14. The fluid machinery according to claim 10, wherein eccentric amounts of the two eccentric parts are equal, wherein an assembly eccentric amount, between the first section and the corresponding first crossed groove section, is equal to the eccentric amount of the eccentric part which is arranged at the first section, and an assembly eccentric amount, between the second section and the corresponding second crossed groove section, is equal to the eccentric amount of the eccentric part which is arranged at the second section.
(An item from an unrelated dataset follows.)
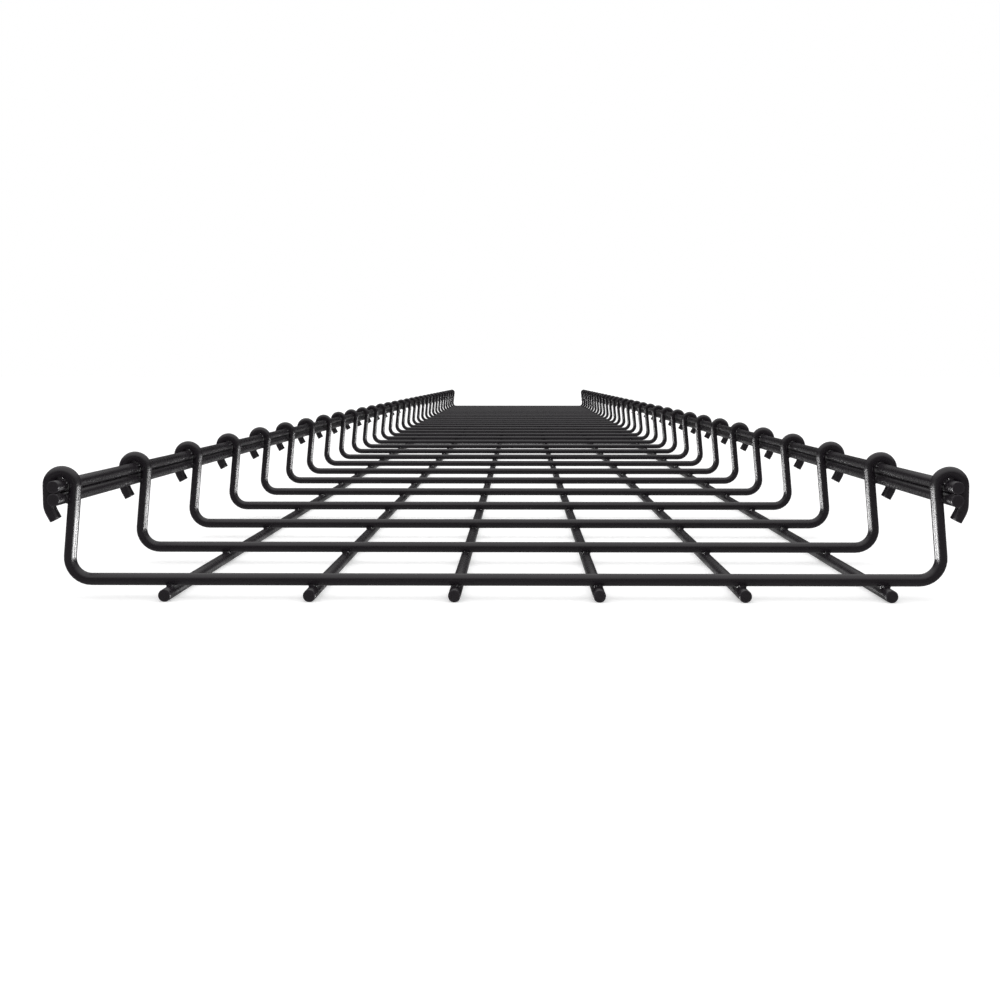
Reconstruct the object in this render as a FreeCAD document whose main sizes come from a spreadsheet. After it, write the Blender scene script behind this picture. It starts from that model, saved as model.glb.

15. The fluid machinery according to claim 10, wherein eccentric amounts of the two the eccentric parts are unequal, wherein an assembly eccentric amount, between the first section and the corresponding first crossed groove section, is equal to the eccentric amount of the eccentric part which is arranged at the first section, and an assembly eccentric amount, between the second section and the corresponding second crossed groove section, is equal to the eccentric amount of the eccentric part which is arranged at the second section.

16. The fluid machinery according to claim 1, wherein eccentric amounts of the two eccentric parts are unequal.

17. The fluid machinery according to claim 1, wherein the first included angle A ranges from 160 degrees to 200 degrees, and the second included angle B ranges from 80 degrees to 100 degrees.

18. The fluid machinery according to claim 1, wherein the eccentric part is provided with an arc surface, and a central angle of the arc surface is larger than or equal to 180 degrees.

19. The fluid machinery according to claim 1, wherein in the case that one of the two sliding blocks is at a dead point position, driving torque of the other of the two sliding blocks is the maximum, and the crossed groove structure is driven to rotate by the sliding blocks with the maximum driving torque, and then the sliding block at the dead point position is driven to rotate by the crossed groove structure.

20. A heat exchange apparatus, comprising the fluid machinery according to claim 1.